Wenzhou in Zhejiang Province is widely regarded as China’s eyewear manufacturing capital, producing a large share of the world’s sunglasses. That concentration matters to buyers: a deep local supply chain for acetate sheet, hinges, lens blanks, plating and packaging means shorter component lead times, easier color and material matching, and a workforce with decades of eyewear-specific skill. LumiShades has manufactured in this ecosystem since 2009, and our vertical integration — in-house injection molding, acetate cutting, CNC milling, lens tinting, decoration and quality control — means no part of your order is quietly subcontracted to a workshop you cannot audit.

For international buyers, that vertical control translates into accountability. When a single factory owns every step, defects are traced and fixed at source rather than bounced between vendors, and your specifications survive intact from first sample to bulk. We back this with 15+ years of experience, shipments to 60+ countries, more than 5 million pairs produced per year and a 98.5% on-time delivery rate. Our certifications — CE EN ISO 12312-1, FDA registration, ANSI Z80.3, AS/NZS 1067, REACH, ISO 9001 and BSCI audit — mean the compliance documentation your market requires already exists. Explore our manufacturing capabilities and quality control process to see how this works in practice.

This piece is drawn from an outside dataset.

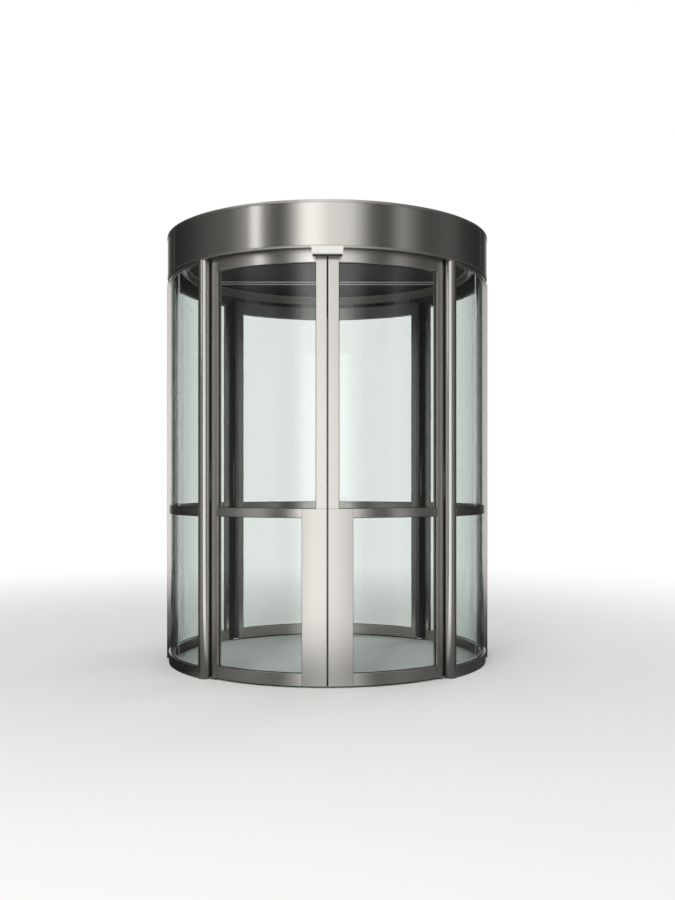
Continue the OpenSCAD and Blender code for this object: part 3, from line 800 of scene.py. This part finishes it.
class DOOR_OT_roof(PieceOperator, bpy.types.Operator):
    """Galvanised roof sheet with folded strips over its joints, sealant and screws"""
    bl_idname = "door.roof"
    bl_label = "Roof"

    # Outlines of a screw in (radius, height), as shares of its head's radius, and its sides
    WASHER = ((1.5, 0.0), (1.5, 0.12), (1.3, 0.2))
    HEAD = ((1.0, 0.15), (1.0, 0.45), (0.75, 0.75), (0.3, 0.85))
    SIDES = 16

    def execute(self, context):
        trim = context.scene.door_trim
        sheet = galvanised("galvanised_sheet", "#C0C2C3", "#A4A7A9", crystal_mm=22, roughness=0.42)
        # Polyurethane sealant: a dull grey skin
        putty = grained("polyurethane_sealant", "#5A5C5D", "#505253", grain_mm=6, roughness=0.7)
        # Zinc plated screws: bright points on the sheet
        plated = grained("plated_screw", "#C4C6C8", "#B2B5B8", grain_mm=3, roughness=0.35, metallic=1.0)
        # EPDM washers: a dull black ring under each head
        washer = grained("epdm_washer", "#242424", "#1A1A1A", grain_mm=3, roughness=0.6)
        give(sheet, "roof_plate")
        rim_r = solids("roof_rim")[0].radius[0]
        screw_ring = rim_r - trim.screw_inset
        strips = bmesh.new()
        sealant = bmesh.new()
        screws = bmesh.new()
        self.make_rim_bead(sealant, trim, rim_r)
        # The sheet is laid in three equal widths
        joint = rim_r / 3
        reach = math.sqrt(screw_ring ** 2 - (joint + trim.batten_w / 2) ** 2) - trim.batten_gap
        for x in (-joint, joint):
            self.make_strip(strips, sealant, trim, x, reach)
            for i in range(trim.strip_screws):
                y = reach * (2 * (i + 0.5) / trim.strip_screws - 1)
                self.make_screw(screws, trim, (x, y, ROOF_TOP + trim.batten_t))
        for i in range(trim.screw_count):
            self.make_screw(screws, trim, at(screw_ring, 2 * math.pi * i / trim.screw_count, ROOF_TOP))
        make_piece("roof_battens", strips, [sheet], "drum")
        make_piece("roof_sealant", sealant, [putty], "drum")
        make_piece("roof_screws", screws, [plated, washer], "drum")
        return {"FINISHED"}

    def make_strip(self, strips, sealant, trim, x, reach):
        """Folded strip with sloping sides, and a bead of sealant along each side."""
        half = trim.batten_w / 2
        slope = trim.batten_slope
        bead = trim.bead_w
        folded = ((-half, 0), (-half + slope, trim.batten_t), (half - slope, trim.batten_t), (half, 0))
        sides = [((side * half, 0), (side * (half + bead), 0), (side * (half - slope / 2), trim.batten_t / 2))
                 for side in (-1, 1)]
        for mesh, profile in [(strips, folded)] + [(sealant, side) for side in sides]:
            swept(mesh, [[(x + across, y, ROOF_TOP + up) for across, up in profile]
                         for y in (-reach, reach)])

    def make_rim_bead(self, sealant, trim, rim_r):
        """Bead of sealant where the sheet meets the rim."""
        profile = ((rim_r, ROOF_TOP), (rim_r - trim.bead_w, ROOF_TOP), (rim_r, ROOF_TOP + trim.bead_w / 2))
        count = round(2 * math.pi / FACET)
        swept(sealant, [[at(r, 2 * math.pi * i / count, z) for r, z in profile] for i in range(count)],
              closed=True)

    def make_screw(self, mesh, trim, place):
        """Domed head on a flat washer."""
        turns = [2 * math.pi * i / self.SIDES for i in range(self.SIDES)]
        for profile, material in ((self.WASHER, 1), (self.HEAD, 0)):
            swept(mesh, [[(place[0] + trim.screw_r * out * math.cos(turn),
                           place[1] + trim.screw_r * out * math.sin(turn),
                           place[2] + trim.screw_r * rise) for turn in turns]
                         for out, rise in profile], material)


class DOOR_OT_sensors(PieceOperator, bpy.types.Operator):
    """Moulded cases and dark windows of the motion sensors"""
    bl_idname = "door.sensors"
    bl_label = "Sensors"

    def execute(self, context):
        # Moulded ABS: pale grey, and satin from the mould's fine texture
        give(grained("abs_moulding", "#D8D7D3", "#D0CFCB", grain_mm=2, roughness=0.42, bump_mm=0.05),
             "sensor_cases")
        # Dark plastic that passes infrared light: black, and dull enough not to mirror the room; its near
        # black also paints the shade under the case
        give(grained("infrared_window_and_painted_shade", "#0B0B0D", "#070708", grain_mm=8, roughness=0.5, specular=0.1),
             "sensor_windows")
        round_edges("sensor_cases", context.scene.door_trim.case_r)
        return {"FINISHED"}


class DOOR_OT_floor_guides(PieceOperator, bpy.types.Operator):
    """Dark steel guides at the posts' feet"""
    bl_idname = "door.floor_guides"
    bl_label = "Floor Guides"

    def execute(self, context):
        # Satin steel, darkened by dirt from the floor
        give(grained("dark_satin_steel", "#5A5A58", "#4C4C4A", grain_mm=5, roughness=0.4, metallic=1.0),
             "floor_guides")
        return {"FINISHED"}


class DOOR_OT_stage(PieceOperator, bpy.types.Operator):
    """Pale floor, soft studio light and the camera"""
    bl_idname = "door.stage"
    bl_label = "Stage"

    def execute(self, context):
        stage = context.scene.door_stage
        scene = context.scene
        scene.view_settings.view_transform = "Standard"
        self.make_world(scene, stage)
        self.make_floor(stage)
        self.make_screen(stage)
        self.make_card(stage)
        self.make_lamps(stage)
        self.make_camera(scene, stage)
        return {"FINISHED"}

    def make_world(self, scene, stage):
        """White behind the door and in its glass and steel, and even light on the rest."""
        world = bpy.data.worlds.new("studio")
        world.use_nodes = True
        scene.world = world
        tree = world.node_tree
        tree.nodes.clear()
        path = add(tree, "LightPath").outputs
        seen = add(tree, "Math", {0: path["Is Camera Ray"], 1: path["Is Glossy Ray"]},
                   operation="MAXIMUM")
        seen = add(tree, "Math", {0: seen, 1: path["Is Transmission Ray"]}, operation="MAXIMUM")
        level = add(tree, "MapRange", {"Value": seen, "To Min": stage.ambient})
        back = add(tree, "Background", {"Color": linear("#FFFFFF"), "Strength": level})
        add(tree, "OutputWorld", {"Surface": back})

    def grey_by_azimuth(self, tree, place, front, rear):
        """A ramp of greys round the set, with those behind on either side."""
        axes = add(tree, "SeparateXYZ", {0: place}).outputs
        ahead = add(tree, "Math", {0: axes["Y"], 1: -1.0}, operation="MULTIPLY")
        azimuth = add(tree, "Math", {0: axes["X"], 1: ahead}, operation="ARCTAN2")
        part = add(tree, "MapRange", {"Value": azimuth, "From Min": -math.pi, "From Max": math.pi})
        ramp = add(tree, "ValToRGB", {0: part})
        stops = ramp.color_ramp.elements
        while len(stops) > 1:
            stops.remove(stops[0])
        greys = [(-degrees, grey) for degrees, grey in reversed(rear)] + list(front) + list(rear)
        for i, (degrees, grey) in enumerate(greys):
            stop = stops[0] if i == 0 else stops.new((degrees + 180) / 360)
            stop.position = (degrees + 180) / 360
            stop.color = linear(grey)
        return ramp

    def in_steel(self, tree):
        """Whether a reflection sees the surface, so that its ray has glossy bounces."""
        depth = add(tree, "LightPath").outputs["Glossy Depth"]
        return add(tree, "Math", {0: depth, 1: 0.5}, operation="GREATER_THAN")

    def make_floor(self, stage):
        """Pale floor that fades to white. In the steel it is grey beside the drum."""
        material, tree, place = new_material("studio_floor")
        far = add(tree, "VectorMath", {0: place}, operation="LENGTH").outputs["Value"]
        fade = add(tree, "MapRange", {"Value": far, "From Min": stage.fade[0], "From Max": stage.fade[1]},
                   interpolation_type="SMOOTHSTEP")
        paint = add(tree, "BsdfDiffuse", {"Color": linear(stage.floor_colour)})
        white = add(tree, "Emission", {"Color": linear("#FFFFFF"), "Strength": 1.0})
        direct = add(tree, "MixShader", {0: fade, 1: paint, 2: white})
        grey = self.grey_by_azimuth(tree, place, FRONT_GREYS, REAR_GREYS)
        dark = self.grey_by_azimuth(tree, place, NEAR_FRONT_GREYS, NEAR_REAR_GREYS)
        near = add(tree, "MapRange", {"Value": far, "From Min": stage.near[0], "From Max": stage.near[1]},
                   interpolation_type="SMOOTHSTEP")
        tone = add(tree, "Mix", {"Factor": near, 6: dark, 7: grey}, data_type="RGBA").outputs[2]
        mirrored = add(tree, "Emission", {"Color": tone, "Strength": stage.screen_level * stage.low_gain})
        both = add(tree, "MixShader", {0: self.in_steel(tree), 1: direct, 2: mirrored})
        add(tree, "OutputMaterial", {"Surface": both})
        mesh = bmesh.new()
        bmesh.ops.create_circle(mesh, cap_ends=True, segments=96, radius=stage.floor_r)
        self.place_stage("floor", mesh, material)

    def make_screen(self, stage):
        """Grey screen round the set, seen only in reflections, that gives the steel its bands."""
        material, tree, place = new_material("grey_screen")
        grey = self.grey_by_azimuth(tree, place, FRONT_GREYS, REAR_GREYS)
        height = add(tree, "SeparateXYZ", {0: place}).outputs["Z"]
        gain = add(tree, "MapRange",
                   {"Value": height, "From Min": stage.low[0], "From Max": stage.low[1],
                    "To Min": stage.low_gain, "To Max": 1.0}, interpolation_type="SMOOTHSTEP")
        strength = add(tree, "Math", {0: gain, 1: stage.screen_level}, operation="MULTIPLY")
        self.glow(tree, self.in_steel(tree), grey, strength)
        mesh = bmesh.new()
        sheet = (stage.screen_r, stage.screen_r + stage.screen_t)
        for corner in CORNERS:
            along_drum(mesh, box_profile(sheet, (stage.screen_gap, stage.screen_h)), corner,
                       (0.0, math.pi / 2))
        self.place_stage("screen", mesh, material, mirrored_only=True)

    def make_card(self, stage):
        """Bright card that hangs high in front of the screen and shows as a band in the steel. A
        smooth surface such as the glass shows it only in a second reflection."""
        material, tree, _ = new_material("bright_card")
        path = add(tree, "LightPath").outputs
        needed = add(tree, "Math", {0: path["Is Singular Ray"], 1: 0.5}, operation="ADD")
        seen = add(tree, "Math", {0: path["Glossy Depth"], 1: needed}, operation="GREATER_THAN")
        self.glow(tree, seen, linear("#FFFFFF"), stage.card_level)
        mesh = bmesh.new()
        back = stage.screen_r - stage.card_gap
        sheet = (back - stage.screen_t, back)
        along_drum(mesh, box_profile(sheet, (stage.card_foot, stage.screen_h)), "front_right", stage.card)
        self.place_stage("card", mesh, material, mirrored_only=True)

    def glow(self, tree, seen, colour, strength):
        """Light where the surface is seen, and nothing elsewhere."""
        lit = add(tree, "Emission", {"Color": colour, "Strength": strength})
        clear = add(tree, "BsdfTransparent")
        both = add(tree, "MixShader", {0: seen, 1: clear, 2: lit})
        add(tree, "OutputMaterial", {"Surface": both})

    def place_stage(self, name, mesh, material, mirrored_only=False):
        """Puts a piece of the set in the scene. One that is only mirrored has no shadow either."""
        thing = mesh_object(name, mesh, [material])
        if mirrored_only:
            thing.visible_camera = False
            thing.visible_diffuse = False
            thing.visible_shadow = False

    def make_lamps(self, stage):
        """Two large soft lamps, out of sight in the steel and the glass."""
        for name, place, size, power in (
            ("key", (-3.0, -9.0, 6.5), 5.0, stage.key),
            ("fill", (6.0, 7.0, 7.0), 6.0, stage.key * stage.fill),
        ):
            lamp = bpy.data.lights.new(name, "AREA")
            lamp.shape = "DISK"
            lamp.size = size
            lamp.energy = power
            holder = new_object(name, lamp)
            holder.location = place
            aim = Vector((0.0, 0.0, stage.aim_height)) - Vector(place)
            holder.rotation_euler = aim.to_track_quat("-Z", "Y").to_euler()
            holder.visible_camera = False
            holder.visible_glossy = False
            holder.visible_transmission = False

    def make_camera(self, scene, stage):
        data = bpy.data.cameras.new("camera")
        data.lens = stage.lens
        data.sensor_width = 36.0
        data.shift_y = stage.shift
        camera = new_object("camera", data)
        camera.location = (0.0, -stage.camera_distance, stage.camera_height)
        camera.rotation_euler = (math.pi / 2, 0.0, -stage.camera_turn)
        scene.camera = camera


class DOOR_PT_pieces(bpy.types.Panel):
    """Lists the door's operators and its sizes and colours"""
    bl_idname = "DOOR_PT_pieces"
    bl_label = "Circular Sliding Door"
    bl_space_type = "VIEW_3D"
    bl_region_type = "UI"
    bl_category = "Door"

    def draw(self, context):
        layout = self.layout
        for operator in OPERATORS:
            layout.operator(operator.bl_idname)
        for name, group in GROUPS:
            box = layout.box()
            box.label(text=group.__doc__)
            for prop in group.__annotations__:
                box.prop(getattr(context.scene, name), prop)


OPERATORS = (
    DOOR_OT_drum_steel, DOOR_OT_leaf_frames, DOOR_OT_glazing, DOOR_OT_gaskets, DOOR_OT_seals,
    DOOR_OT_head, DOOR_OT_fascia_joints, DOOR_OT_ceiling, DOOR_OT_roof, DOOR_OT_sensors,
    DOOR_OT_floor_guides, DOOR_OT_stage,
)
GROUPS = (
    ("door_steel", SteelLook),
    ("door_glass", GlassLook),
    ("door_trim", TrimSizes),
    ("door_stage", StageSizes),
)


def register():
    for name, group in GROUPS:
        bpy.utils.register_class(group)
        setattr(bpy.types.Scene, name, PointerProperty(type=group))
    for operator in OPERATORS:
        bpy.utils.register_class(operator)
    bpy.utils.register_class(DOOR_PT_pieces)


def unregister():
    bpy.utils.unregister_class(DOOR_PT_pieces)
    for operator in reversed(OPERATORS):
        bpy.utils.unregister_class(operator)
    for name, group in reversed(GROUPS):
        delattr(bpy.types.Scene, name)
        bpy.utils.unregister_class(group)


def main():
    register()
    bpy.ops.door.drum_steel()
    bpy.ops.door.leaf_frames()
    bpy.ops.door.glazing()
    bpy.ops.door.gaskets()
    bpy.ops.door.seals()
    bpy.ops.door.head()
    bpy.ops.door.fascia_joints()
    bpy.ops.door.ceiling()
    bpy.ops.door.roof()
    bpy.ops.door.sensors()
    bpy.ops.door.floor_guides()
    bpy.ops.door.stage()


if __name__ == "__main__":
    main()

Frequently asked questions

Can a boutique retailer start with only 50 pairs per design? Yes, if the supplier confirms that 50 pairs per design is available for the selected mold, color, lens, logo, and packaging. Buyers should still ask for unit price, setup charges, sample charges, and packaging minimums in writing. Very small runs usually cost more per pair and may limit custom color or decoration options.

What is the best customization method for a small private label launch? Start with existing molds and customize the visible details: approved frame color, standard or verified lens tint, one logo placement, and shared packaging. This creates a branded product without the cost, delay, and fit risk of new frame tooling.

How should buyers approve frame color before production? Approve a physical color chip or pre-production sample under lighting similar to the retail environment. Keep one signed reference sample with the buyer and ask the supplier to retain one for production comparison, especially for transparent colors, tortoise patterns, matte finishes, and reorders.

Which compliance standards should sunglasses buyers ask about? Ask according to the destination market. For the EU, discuss CE EN ISO 12312-1 and REACH. For the United States, ask about ANSI Z80.3 and FDA registration where relevant to import handling. For Australia and New Zealand, ask about AS/NZS 1067. Confirm that product claims, labels, and packaging text match the available test documents.

Should custom packaging be used on the first order? Yes, but keep it simple and shared across all SKUs. A branded pouch, microfiber cloth, hang tag, barcode label, and care card often create enough retail identity without adding separate packaging complexity to every frame style.

When should a retailer invest in a new sunglasses mold? Invest in a new mold after sales data shows that a specific shape can support repeat orders. Before tooling, confirm design ownership, mold cost, sample correction process, expected timeline, minimum order quantity, and who controls the mold after production.